STORED ROWS —
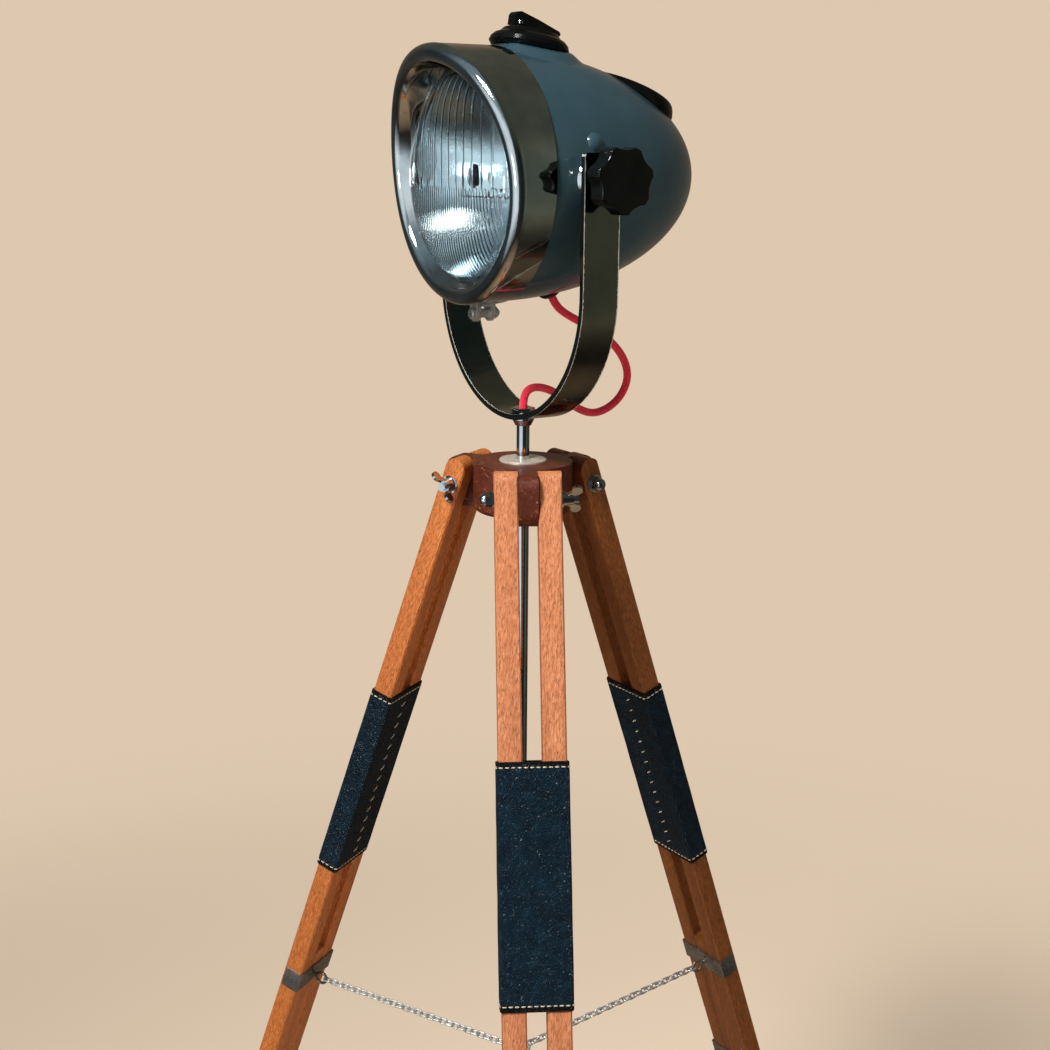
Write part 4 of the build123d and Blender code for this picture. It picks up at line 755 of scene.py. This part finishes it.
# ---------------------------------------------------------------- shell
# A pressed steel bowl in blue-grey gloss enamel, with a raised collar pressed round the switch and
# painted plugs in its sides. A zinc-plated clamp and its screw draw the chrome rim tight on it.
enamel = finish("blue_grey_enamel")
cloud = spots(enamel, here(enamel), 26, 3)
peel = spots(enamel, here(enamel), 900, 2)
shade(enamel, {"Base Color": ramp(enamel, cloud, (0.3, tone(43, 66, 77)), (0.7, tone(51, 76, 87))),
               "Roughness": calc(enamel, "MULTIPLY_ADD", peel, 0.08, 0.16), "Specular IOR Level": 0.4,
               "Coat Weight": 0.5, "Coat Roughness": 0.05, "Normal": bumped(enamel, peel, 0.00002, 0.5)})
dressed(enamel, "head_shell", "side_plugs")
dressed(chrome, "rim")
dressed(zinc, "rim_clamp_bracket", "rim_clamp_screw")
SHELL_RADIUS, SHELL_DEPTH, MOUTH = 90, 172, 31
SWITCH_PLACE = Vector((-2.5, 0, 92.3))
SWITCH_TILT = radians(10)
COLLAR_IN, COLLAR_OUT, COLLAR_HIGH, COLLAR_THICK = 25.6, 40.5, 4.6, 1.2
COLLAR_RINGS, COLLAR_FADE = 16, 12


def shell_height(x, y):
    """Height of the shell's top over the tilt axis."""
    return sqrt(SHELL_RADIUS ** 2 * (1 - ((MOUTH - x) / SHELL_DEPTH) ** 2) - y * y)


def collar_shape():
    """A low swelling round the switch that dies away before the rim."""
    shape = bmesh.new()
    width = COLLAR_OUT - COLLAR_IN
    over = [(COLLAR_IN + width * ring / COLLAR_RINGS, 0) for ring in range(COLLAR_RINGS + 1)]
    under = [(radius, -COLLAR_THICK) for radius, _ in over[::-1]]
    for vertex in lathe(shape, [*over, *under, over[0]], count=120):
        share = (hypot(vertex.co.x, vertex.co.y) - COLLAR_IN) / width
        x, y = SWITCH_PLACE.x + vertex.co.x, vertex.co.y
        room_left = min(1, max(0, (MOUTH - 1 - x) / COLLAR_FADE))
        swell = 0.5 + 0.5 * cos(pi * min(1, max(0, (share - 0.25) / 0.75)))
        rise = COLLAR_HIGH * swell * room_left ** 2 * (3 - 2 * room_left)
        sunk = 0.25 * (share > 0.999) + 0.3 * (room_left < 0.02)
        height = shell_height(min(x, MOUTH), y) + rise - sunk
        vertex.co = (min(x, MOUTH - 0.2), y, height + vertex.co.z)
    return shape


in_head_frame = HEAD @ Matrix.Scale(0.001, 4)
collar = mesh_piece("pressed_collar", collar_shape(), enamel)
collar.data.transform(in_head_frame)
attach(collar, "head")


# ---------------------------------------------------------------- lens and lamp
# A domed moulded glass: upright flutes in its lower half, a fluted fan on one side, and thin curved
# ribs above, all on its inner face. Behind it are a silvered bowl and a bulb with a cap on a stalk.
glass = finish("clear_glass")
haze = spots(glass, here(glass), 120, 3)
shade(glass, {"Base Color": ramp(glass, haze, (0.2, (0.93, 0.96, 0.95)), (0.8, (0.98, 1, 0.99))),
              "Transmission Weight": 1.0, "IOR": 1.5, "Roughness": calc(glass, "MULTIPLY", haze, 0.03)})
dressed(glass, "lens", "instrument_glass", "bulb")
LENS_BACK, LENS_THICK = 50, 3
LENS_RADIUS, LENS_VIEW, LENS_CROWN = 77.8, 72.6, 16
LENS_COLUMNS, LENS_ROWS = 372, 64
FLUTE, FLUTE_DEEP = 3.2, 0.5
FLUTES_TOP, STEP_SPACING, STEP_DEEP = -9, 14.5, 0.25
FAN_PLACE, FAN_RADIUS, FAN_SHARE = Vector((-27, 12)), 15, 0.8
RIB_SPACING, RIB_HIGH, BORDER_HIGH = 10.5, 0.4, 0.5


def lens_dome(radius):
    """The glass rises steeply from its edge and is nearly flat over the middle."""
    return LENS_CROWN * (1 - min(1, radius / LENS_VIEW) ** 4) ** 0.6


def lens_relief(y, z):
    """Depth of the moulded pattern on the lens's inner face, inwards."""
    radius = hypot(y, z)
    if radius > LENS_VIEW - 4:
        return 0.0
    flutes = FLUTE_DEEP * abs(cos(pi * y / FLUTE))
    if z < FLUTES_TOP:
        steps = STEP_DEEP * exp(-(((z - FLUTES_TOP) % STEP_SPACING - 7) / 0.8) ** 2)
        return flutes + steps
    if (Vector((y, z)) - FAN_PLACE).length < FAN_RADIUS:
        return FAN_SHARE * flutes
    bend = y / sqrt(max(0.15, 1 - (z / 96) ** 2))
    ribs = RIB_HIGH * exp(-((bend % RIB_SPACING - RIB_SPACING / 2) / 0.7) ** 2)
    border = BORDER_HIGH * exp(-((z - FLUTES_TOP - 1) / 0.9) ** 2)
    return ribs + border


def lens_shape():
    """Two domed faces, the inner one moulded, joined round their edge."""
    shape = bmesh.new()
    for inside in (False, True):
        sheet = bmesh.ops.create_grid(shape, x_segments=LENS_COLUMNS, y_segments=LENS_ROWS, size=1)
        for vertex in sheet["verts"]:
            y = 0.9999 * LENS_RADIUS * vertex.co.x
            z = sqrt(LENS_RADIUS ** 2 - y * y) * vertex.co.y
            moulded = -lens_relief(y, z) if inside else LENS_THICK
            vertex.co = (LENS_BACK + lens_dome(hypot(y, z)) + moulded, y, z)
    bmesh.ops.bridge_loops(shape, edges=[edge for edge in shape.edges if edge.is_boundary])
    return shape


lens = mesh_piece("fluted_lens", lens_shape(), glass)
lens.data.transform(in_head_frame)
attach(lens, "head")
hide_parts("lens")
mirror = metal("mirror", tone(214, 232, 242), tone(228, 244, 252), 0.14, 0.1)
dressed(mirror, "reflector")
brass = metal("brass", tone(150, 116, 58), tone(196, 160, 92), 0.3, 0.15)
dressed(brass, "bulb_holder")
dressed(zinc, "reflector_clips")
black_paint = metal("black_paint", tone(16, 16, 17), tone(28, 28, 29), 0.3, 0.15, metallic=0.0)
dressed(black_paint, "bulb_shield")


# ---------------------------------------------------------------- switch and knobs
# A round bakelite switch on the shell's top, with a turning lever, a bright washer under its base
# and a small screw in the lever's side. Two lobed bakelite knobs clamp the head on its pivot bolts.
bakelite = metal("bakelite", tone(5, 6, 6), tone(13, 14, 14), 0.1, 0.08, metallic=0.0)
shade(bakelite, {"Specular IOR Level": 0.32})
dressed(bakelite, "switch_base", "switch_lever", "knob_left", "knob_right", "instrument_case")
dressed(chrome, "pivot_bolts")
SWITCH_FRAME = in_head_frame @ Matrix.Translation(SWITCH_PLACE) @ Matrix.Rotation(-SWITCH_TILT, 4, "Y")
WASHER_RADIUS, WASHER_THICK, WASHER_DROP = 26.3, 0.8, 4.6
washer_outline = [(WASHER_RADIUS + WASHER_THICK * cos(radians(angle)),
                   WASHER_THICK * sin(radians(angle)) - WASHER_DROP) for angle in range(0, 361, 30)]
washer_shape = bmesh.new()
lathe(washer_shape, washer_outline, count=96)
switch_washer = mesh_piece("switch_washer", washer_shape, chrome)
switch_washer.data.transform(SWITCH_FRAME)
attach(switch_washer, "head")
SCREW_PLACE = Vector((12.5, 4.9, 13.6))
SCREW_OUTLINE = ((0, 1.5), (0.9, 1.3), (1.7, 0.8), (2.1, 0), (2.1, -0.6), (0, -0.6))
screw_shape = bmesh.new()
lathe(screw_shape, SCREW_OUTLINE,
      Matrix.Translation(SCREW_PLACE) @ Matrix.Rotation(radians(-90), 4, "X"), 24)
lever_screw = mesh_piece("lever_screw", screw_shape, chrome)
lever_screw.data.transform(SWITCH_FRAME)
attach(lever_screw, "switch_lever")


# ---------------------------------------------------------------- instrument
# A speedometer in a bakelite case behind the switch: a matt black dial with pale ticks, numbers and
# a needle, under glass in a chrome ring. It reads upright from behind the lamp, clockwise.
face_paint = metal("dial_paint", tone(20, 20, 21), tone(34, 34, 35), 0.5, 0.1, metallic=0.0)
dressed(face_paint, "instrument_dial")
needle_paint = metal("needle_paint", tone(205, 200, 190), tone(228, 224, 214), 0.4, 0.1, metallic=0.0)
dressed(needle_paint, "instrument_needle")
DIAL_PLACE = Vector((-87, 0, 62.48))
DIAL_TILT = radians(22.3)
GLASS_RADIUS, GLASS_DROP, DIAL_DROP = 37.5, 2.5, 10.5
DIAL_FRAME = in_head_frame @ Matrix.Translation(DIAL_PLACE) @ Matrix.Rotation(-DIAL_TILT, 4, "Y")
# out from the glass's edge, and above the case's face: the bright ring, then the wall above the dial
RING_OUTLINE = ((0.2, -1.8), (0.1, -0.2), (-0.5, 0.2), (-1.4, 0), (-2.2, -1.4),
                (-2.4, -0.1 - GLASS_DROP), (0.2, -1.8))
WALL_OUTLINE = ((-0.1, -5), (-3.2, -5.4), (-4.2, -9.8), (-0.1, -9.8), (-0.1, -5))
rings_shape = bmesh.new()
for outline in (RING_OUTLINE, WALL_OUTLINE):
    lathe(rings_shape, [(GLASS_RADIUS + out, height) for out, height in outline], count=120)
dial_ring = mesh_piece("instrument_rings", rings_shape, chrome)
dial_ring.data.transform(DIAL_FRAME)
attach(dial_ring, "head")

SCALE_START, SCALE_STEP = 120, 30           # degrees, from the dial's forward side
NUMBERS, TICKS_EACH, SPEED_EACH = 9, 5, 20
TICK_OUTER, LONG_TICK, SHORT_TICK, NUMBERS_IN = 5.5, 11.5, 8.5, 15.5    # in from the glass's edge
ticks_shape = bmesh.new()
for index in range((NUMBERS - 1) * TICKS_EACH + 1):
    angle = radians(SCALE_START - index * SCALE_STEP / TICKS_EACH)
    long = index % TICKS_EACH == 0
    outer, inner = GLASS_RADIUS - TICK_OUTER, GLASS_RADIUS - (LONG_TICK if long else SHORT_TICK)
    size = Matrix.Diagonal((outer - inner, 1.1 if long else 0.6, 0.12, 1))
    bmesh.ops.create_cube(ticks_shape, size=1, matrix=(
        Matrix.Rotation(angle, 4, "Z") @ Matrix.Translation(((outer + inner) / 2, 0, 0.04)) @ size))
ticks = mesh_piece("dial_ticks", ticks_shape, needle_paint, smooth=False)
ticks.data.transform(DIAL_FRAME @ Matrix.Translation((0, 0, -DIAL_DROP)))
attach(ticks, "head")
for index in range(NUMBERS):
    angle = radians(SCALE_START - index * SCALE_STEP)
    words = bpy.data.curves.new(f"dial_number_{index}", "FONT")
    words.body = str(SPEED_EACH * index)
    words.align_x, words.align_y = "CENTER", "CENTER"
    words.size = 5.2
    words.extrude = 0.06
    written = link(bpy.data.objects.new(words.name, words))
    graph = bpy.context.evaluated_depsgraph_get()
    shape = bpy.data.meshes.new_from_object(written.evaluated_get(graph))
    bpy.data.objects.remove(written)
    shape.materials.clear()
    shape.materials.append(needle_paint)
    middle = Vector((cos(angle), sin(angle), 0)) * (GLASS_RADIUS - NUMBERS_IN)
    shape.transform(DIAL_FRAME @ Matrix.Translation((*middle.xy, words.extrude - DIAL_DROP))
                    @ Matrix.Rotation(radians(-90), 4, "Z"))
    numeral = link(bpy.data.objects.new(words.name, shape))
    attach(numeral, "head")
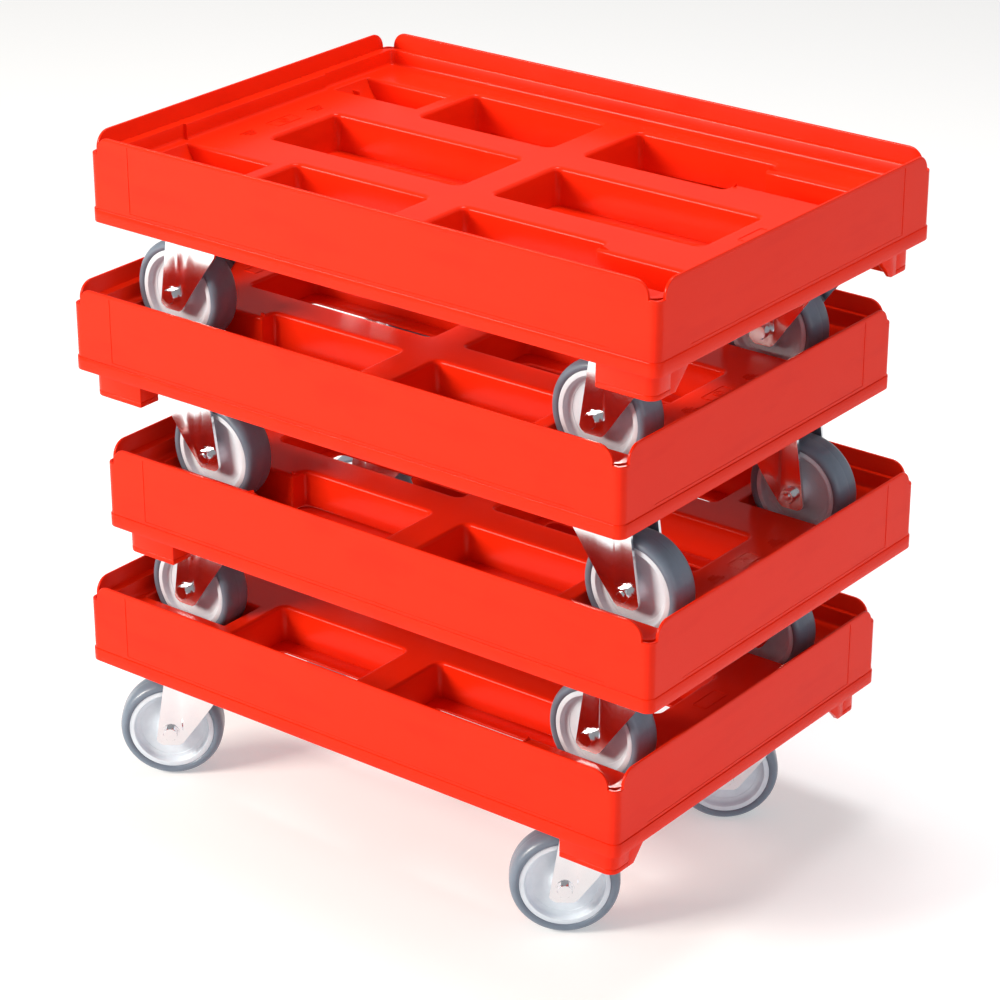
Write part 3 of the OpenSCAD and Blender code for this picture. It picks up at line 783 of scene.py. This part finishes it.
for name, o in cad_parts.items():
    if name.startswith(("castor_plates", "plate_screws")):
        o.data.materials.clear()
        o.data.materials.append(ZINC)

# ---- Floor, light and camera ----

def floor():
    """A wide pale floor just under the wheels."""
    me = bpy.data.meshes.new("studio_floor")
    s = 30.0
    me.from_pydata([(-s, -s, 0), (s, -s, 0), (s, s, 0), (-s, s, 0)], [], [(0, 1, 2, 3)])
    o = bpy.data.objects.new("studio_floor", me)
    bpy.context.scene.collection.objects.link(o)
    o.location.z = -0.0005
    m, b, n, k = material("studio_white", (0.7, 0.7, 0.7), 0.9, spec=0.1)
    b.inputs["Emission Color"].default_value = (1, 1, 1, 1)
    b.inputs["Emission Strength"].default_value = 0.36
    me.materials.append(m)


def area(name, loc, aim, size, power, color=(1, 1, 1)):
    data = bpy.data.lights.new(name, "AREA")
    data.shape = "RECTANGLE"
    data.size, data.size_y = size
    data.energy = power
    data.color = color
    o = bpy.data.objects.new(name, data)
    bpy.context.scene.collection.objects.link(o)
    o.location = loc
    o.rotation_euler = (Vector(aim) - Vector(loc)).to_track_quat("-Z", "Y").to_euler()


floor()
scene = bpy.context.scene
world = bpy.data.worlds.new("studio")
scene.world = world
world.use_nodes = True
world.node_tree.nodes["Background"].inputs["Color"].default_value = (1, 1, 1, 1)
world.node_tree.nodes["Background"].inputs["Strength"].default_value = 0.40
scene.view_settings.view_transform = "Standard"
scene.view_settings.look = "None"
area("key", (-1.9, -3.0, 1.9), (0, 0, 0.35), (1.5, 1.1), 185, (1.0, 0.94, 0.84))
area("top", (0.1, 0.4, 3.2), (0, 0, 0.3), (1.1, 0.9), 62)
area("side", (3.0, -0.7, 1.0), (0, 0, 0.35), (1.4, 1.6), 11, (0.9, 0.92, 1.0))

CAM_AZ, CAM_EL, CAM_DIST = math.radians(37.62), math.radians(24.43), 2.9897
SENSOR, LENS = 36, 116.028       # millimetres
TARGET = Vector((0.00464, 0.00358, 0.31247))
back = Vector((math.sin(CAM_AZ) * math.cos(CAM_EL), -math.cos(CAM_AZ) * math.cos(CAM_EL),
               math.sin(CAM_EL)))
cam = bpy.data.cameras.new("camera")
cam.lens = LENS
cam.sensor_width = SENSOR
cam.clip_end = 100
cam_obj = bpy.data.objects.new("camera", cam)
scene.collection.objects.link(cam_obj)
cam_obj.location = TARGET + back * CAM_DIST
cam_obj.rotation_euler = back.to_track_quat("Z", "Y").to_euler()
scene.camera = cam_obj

TASK — Taking the lines above, repeat exactly those from the line that contains "Write part 3" through the line that contains "me.materials.append(m)", and both of those lines as well. Include nothing else.

RESPONSE TO THE TASK —
Write part 3 of the OpenSCAD and Blender code for this picture. It picks up at line 783 of scene.py. This part finishes it.
for name, o in cad_parts.items():
    if name.startswith(("castor_plates", "plate_screws")):
        o.data.materials.clear()
        o.data.materials.append(ZINC)

# ---- Floor, light and camera ----

def floor():
    """A wide pale floor just under the wheels."""
    me = bpy.data.meshes.new("studio_floor")
    s = 30.0
    me.from_pydata([(-s, -s, 0), (s, -s, 0), (s, s, 0), (-s, s, 0)], [], [(0, 1, 2, 3)])
    o = bpy.data.objects.new("studio_floor", me)
    bpy.context.scene.collection.objects.link(o)
    o.location.z = -0.0005
    m, b, n, k = material("studio_white", (0.7, 0.7, 0.7), 0.9, spec=0.1)
    b.inputs["Emission Color"].default_value = (1, 1, 1, 1)
    b.inputs["Emission Strength"].default_value = 0.36
    me.materials.append(m)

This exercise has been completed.